[start Data]
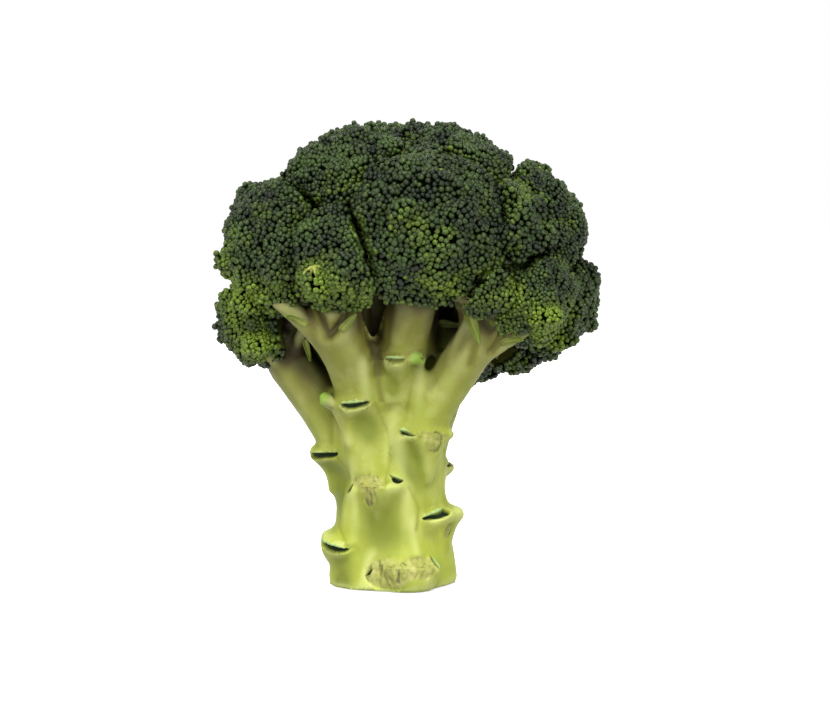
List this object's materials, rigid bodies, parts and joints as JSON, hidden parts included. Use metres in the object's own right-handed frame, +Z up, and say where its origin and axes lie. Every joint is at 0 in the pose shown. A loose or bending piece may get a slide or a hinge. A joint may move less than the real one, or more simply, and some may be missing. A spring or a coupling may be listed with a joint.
{
  "type": "broccoli head",
  "caption": "Whole head of broccoli on its cut stalk: a pale ribbed stalk with leaf scars forks into branches that carry domed, budded green florets.",
  "frame": {"origin": "centre of the stalk's cut end, on the flat face that the head stands on", "axes": "+Z up the stalk to the crown; -Y towards the side with the broadest floret; +X to the right of that side"},
  "size_m": [0.1473, 0.128, 0.174],
  "materials": {
    "stalk_skin": "satin, waxy plant skin",
    "buds": "matt, with a blue-grey waxy bloom"
  },
  "bodies": {
    "root": {"stalk": "stalk_skin", "floret_front_centre": "buds", "floret_front_left": "buds", "floret_front_right": "buds", "floret_front_low": "buds", "floret_left": "buds", "floret_left_low": "buds", "floret_left_back": "buds", "floret_top_left": "buds", "floret_top_right": "buds", "floret_top_back": "buds", "floret_right_upper": "buds", "floret_right": "buds", "floret_right_back": "buds", "floret_right_low": "buds", "floret_back_right_low": "buds", "floret_back_left": "buds", "floret_back_right": "buds", "floret_back_centre": "buds", "floret_back_low": "buds", "floret_back_left_low": "buds", "floret_left_back_low": "buds"}
  },
  "joints": []
}
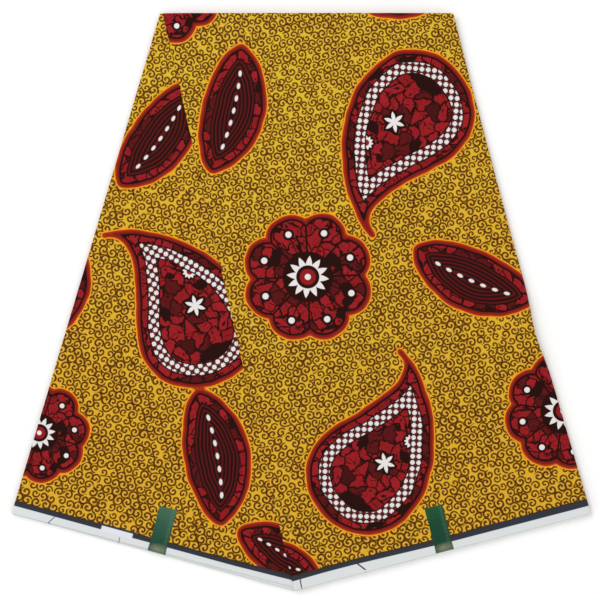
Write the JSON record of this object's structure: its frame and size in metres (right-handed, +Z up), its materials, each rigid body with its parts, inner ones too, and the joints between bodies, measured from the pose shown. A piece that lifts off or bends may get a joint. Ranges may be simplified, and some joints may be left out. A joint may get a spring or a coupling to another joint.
{
  "type": "folded wax print fabric",
  "caption": "Length of printed cotton cloth folded into two fanned stacks of leaves, lying flat, with labels on its selvedge.",
  "frame": {"origin": "middle of the footprint, on the surface that the cloth lies on", "axes": "+Z up off the surface, +Y towards the straight top fold, +X to the right of the front"},
  "size_m": [0.6038, 0.6019, 0.0128],
  "materials": {
    "printed_cotton": "plain-woven cotton with a wax print on both faces, lightly glazed",
    "folded_cotton": "the same printed cotton, seen as folds and ply ends",
    "label_foil": "dark green adhesive foil label, satin, slightly crinkled"
  },
  "bodies": {
    "root": {"inner_folds": "folded_cotton", "left_leaf": "printed_cotton", "right_leaf": "printed_cotton", "left_label": "label_foil", "right_label": "label_foil"}
  },
  "joints": []
}
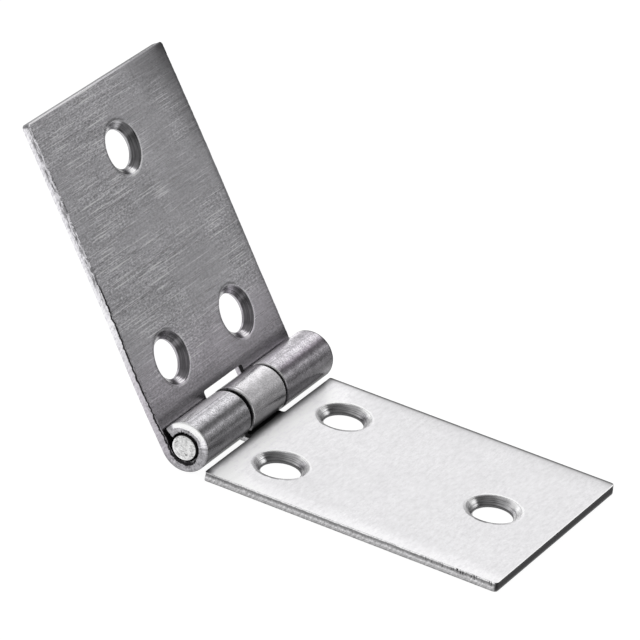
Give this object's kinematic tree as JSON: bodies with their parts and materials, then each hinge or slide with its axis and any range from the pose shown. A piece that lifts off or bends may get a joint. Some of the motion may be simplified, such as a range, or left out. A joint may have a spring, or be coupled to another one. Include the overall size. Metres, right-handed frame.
{
  "type": "wide butt hinge",
  "caption": "Wide butt hinge: two long flat leaves with countersunk screw holes, rolled round one pin.",
  "frame": {"origin": "on the back plane of the single-knuckle leaf, straight below the middle of the pin, where the flat sheet begins to roll up into the knuckle", "axes": "+X from the pin to the free end of the single-knuckle leaf, +Y along the pin, +Z out of that leaf's countersunk face; the other leaf stands at its stored opening angle"},
  "size_m": [0.0676, 0.0304, 0.0362],
  "materials": {
    "leaf_steel": "brushed along the pin, sheared edges left rough",
    "pin_steel": "drawn wire, cut ends"
  },
  "bodies": {
    "fixed_leaf": {"one_knuckle_leaf": "leaf_steel", "hinge_pin": "pin_steel"},
    "swing_leaf": {"two_knuckle_leaf": "leaf_steel"}
  },
  "joints": [
    {"name": "leaf_swing", "type": "hinge", "parent": "fixed_leaf", "child": "swing_leaf", "pos_m": [0, 0, 0.0031], "axis": [0, 1, 0], "range_deg": [-55.5, 124.5]}
  ]
}
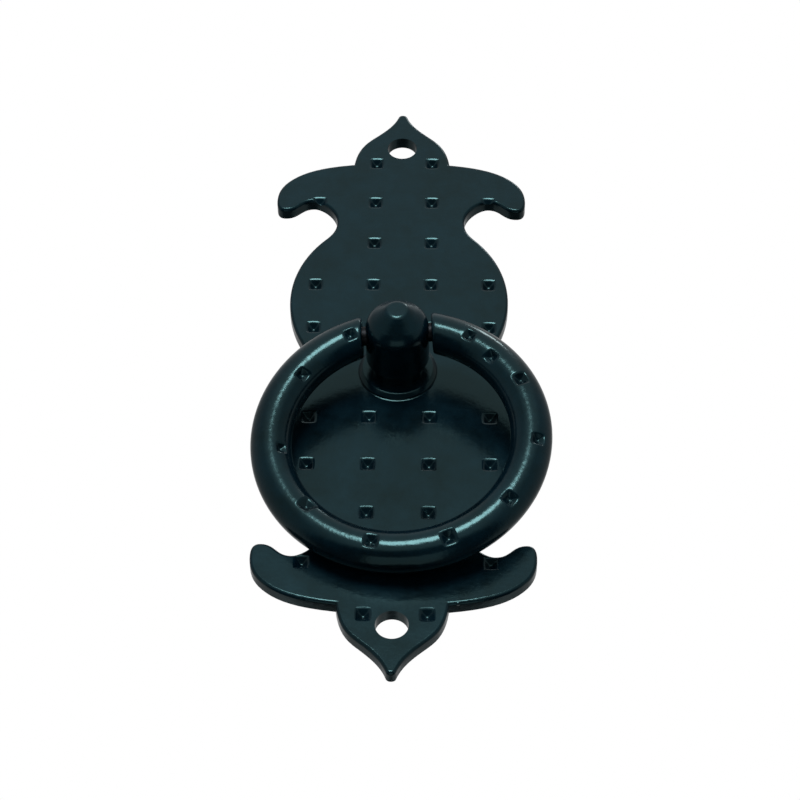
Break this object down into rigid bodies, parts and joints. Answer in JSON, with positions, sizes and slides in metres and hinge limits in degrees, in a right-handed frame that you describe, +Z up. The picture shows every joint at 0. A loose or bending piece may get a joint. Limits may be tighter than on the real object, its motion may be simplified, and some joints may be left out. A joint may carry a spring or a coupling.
{
  "type": "ring door knocker",
  "caption": "Iron ring knocker: a loose round ring hung on a turned knob, on a flat plate with pointed ends, curled arms and punched dents.",
  "frame": {"origin": "on the flat back face, midway between the two screw holes", "axes": "+Z up along the plate, the front faces -Y, +X to the right of someone facing the door"},
  "size_m": [0.0608, 0.022, 0.155],
  "materials": {
    "plate_paint": "black satin paint on iron",
    "knob_paint": "black satin paint on iron",
    "ring_paint": "black satin paint on iron",
    "pin_steel": "blackened steel, oiled",
    "screw_steel": "zinc plated steel"
  },
  "bodies": {
    "plate_body": {"backplate": "plate_paint", "base_collar": "knob_paint", "knob_post": "knob_paint", "pivot_pin": "pin_steel", "post_screw": "screw_steel"},
    "ring_body": {"ring": "ring_paint"}
  },
  "joints": [
    {"name": "ring_swing", "type": "hinge", "parent": "plate_body", "child": "ring_body", "pos_m": [0.0001, -0.0144, -0.0009], "axis": [-0.9972, 0.0662, -0.0349], "range_deg": [0, 194]}
  ]
}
[end Data]
* **Challenge**
Find each line holding the word "lifts" and copy it.

* **Output below**
Write the JSON record of this object's structure: its frame and size in metres (right-handed, +Z up), its materials, each rigid body with its parts, inner ones too, and the joints between bodies, measured from the pose shown. A piece that lifts off or bends may get a joint. Ranges may be simplified, and some joints may be left out. A joint may get a spring or a coupling to another joint.
Give this object's kinematic tree as JSON: bodies with their parts and materials, then each hinge or slide with its axis and any range from the pose shown. A piece that lifts off or bends may get a joint. Some of the motion may be simplified, such as a range, or left out. A joint may have a spring, or be coupled to another one. Include the overall size. Metres, right-handed frame.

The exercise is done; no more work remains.